Data excerpt -
begin

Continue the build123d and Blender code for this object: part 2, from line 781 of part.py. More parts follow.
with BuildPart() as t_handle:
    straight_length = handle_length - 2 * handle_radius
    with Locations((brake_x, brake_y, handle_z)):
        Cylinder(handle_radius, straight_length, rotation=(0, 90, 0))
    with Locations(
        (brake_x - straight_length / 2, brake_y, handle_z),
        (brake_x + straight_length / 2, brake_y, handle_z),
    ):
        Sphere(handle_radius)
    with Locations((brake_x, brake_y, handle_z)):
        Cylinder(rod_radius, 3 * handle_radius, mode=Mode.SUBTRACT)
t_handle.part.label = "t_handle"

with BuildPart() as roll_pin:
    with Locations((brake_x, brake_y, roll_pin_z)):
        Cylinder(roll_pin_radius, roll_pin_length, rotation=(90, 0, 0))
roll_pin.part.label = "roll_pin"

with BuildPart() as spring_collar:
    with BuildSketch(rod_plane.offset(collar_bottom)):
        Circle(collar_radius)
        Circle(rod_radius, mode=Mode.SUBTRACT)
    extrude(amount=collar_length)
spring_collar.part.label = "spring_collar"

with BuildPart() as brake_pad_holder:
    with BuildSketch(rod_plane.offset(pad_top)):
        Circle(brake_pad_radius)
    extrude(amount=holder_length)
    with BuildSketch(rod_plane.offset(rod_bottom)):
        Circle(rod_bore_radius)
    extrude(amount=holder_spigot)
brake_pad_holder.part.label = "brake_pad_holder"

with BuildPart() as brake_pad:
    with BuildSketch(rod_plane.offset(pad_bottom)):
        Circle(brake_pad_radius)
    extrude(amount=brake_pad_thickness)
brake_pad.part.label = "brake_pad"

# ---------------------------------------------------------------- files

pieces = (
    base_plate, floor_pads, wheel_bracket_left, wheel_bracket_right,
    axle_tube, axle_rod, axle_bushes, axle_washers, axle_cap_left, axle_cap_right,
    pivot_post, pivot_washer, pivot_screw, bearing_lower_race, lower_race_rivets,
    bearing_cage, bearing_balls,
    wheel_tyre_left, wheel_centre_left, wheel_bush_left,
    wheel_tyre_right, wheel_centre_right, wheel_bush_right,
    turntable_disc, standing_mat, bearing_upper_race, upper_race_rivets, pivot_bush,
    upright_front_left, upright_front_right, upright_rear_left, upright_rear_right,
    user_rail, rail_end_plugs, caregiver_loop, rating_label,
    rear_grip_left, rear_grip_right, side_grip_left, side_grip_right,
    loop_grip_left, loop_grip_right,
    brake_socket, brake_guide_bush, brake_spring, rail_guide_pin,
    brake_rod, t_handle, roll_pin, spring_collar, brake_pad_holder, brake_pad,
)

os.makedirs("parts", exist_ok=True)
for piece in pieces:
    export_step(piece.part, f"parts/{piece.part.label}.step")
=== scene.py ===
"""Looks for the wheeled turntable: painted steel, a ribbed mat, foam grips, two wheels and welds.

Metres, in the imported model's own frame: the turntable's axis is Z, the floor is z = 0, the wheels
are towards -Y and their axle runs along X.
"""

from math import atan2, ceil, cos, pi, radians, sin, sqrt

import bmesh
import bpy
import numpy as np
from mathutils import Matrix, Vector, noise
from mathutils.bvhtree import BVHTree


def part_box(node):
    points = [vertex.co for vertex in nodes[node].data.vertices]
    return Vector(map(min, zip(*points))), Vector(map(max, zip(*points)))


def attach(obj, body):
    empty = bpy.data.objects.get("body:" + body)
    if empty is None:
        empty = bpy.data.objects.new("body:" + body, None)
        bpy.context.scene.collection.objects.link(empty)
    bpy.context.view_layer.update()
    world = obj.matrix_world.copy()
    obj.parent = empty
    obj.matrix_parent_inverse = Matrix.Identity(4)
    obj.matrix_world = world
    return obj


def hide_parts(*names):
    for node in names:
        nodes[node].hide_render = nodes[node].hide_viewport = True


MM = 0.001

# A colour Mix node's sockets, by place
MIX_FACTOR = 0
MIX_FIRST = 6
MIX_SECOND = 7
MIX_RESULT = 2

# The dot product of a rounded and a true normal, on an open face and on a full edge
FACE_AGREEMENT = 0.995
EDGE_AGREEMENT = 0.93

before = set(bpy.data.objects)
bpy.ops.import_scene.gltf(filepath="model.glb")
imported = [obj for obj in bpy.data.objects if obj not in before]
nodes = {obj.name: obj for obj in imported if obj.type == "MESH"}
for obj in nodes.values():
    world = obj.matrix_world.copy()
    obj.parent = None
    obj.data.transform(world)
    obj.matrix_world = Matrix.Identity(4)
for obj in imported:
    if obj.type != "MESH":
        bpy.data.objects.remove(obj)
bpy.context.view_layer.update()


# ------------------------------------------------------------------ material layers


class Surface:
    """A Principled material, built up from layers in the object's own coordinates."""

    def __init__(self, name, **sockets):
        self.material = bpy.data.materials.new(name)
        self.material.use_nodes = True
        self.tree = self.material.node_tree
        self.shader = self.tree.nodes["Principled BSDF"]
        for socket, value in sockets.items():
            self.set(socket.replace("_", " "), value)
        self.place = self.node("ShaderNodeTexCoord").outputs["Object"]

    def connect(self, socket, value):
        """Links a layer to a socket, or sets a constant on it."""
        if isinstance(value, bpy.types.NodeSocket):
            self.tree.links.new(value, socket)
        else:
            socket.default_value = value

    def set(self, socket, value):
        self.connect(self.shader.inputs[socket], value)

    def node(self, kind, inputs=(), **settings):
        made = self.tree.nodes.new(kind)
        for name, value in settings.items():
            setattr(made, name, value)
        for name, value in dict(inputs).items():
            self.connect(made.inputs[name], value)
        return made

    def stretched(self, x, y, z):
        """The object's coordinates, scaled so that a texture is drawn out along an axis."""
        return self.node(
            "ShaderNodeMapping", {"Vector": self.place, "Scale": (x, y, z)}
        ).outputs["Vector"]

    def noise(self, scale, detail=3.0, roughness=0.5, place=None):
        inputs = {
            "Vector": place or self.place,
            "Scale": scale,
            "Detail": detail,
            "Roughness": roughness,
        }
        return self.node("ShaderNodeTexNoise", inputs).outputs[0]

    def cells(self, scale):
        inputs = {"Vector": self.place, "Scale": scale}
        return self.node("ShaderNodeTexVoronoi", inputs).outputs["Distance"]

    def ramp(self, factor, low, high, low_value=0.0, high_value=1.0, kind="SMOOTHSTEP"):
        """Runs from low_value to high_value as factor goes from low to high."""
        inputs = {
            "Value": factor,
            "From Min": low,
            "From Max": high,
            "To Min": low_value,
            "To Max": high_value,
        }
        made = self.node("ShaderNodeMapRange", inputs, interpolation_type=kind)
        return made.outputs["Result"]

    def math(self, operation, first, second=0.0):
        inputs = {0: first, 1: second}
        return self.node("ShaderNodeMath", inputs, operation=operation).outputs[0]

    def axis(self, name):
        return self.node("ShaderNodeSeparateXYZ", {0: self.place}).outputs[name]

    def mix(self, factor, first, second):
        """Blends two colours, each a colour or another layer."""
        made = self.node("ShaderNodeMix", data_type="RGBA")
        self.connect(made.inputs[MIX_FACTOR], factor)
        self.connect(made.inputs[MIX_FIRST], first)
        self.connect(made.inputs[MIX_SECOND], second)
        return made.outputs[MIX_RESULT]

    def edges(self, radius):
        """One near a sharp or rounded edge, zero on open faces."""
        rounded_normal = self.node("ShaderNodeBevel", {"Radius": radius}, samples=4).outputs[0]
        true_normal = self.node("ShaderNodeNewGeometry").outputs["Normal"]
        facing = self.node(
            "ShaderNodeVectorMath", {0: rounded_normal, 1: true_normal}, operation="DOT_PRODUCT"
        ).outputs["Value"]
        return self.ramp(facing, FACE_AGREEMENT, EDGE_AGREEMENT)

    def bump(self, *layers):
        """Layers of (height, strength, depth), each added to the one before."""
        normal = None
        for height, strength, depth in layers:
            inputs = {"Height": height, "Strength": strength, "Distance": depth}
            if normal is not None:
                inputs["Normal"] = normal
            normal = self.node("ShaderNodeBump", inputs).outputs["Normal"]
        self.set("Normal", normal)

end

What to do - Repeat exactly the lines from the one containing "if empty is" through the one containing "Principled material, built", both included, and nothing else.

Response to this exercise -
    if empty is None:
        empty = bpy.data.objects.new("body:" + body, None)
        bpy.context.scene.collection.objects.link(empty)
    bpy.context.view_layer.update()
    world = obj.matrix_world.copy()
    obj.parent = empty
    obj.matrix_parent_inverse = Matrix.Identity(4)
    obj.matrix_world = world
    return obj


def hide_parts(*names):
    for node in names:
        nodes[node].hide_render = nodes[node].hide_viewport = True


MM = 0.001

# A colour Mix node's sockets, by place
MIX_FACTOR = 0
MIX_FIRST = 6
MIX_SECOND = 7
MIX_RESULT = 2

# The dot product of a rounded and a true normal, on an open face and on a full edge
FACE_AGREEMENT = 0.995
EDGE_AGREEMENT = 0.93

before = set(bpy.data.objects)
bpy.ops.import_scene.gltf(filepath="model.glb")
imported = [obj for obj in bpy.data.objects if obj not in before]
nodes = {obj.name: obj for obj in imported if obj.type == "MESH"}
for obj in nodes.values():
    world = obj.matrix_world.copy()
    obj.parent = None
    obj.data.transform(world)
    obj.matrix_world = Matrix.Identity(4)
for obj in imported:
    if obj.type != "MESH":
        bpy.data.objects.remove(obj)
bpy.context.view_layer.update()


# ------------------------------------------------------------------ material layers


class Surface:
    """A Principled material, built up from layers in the object's own coordinates."""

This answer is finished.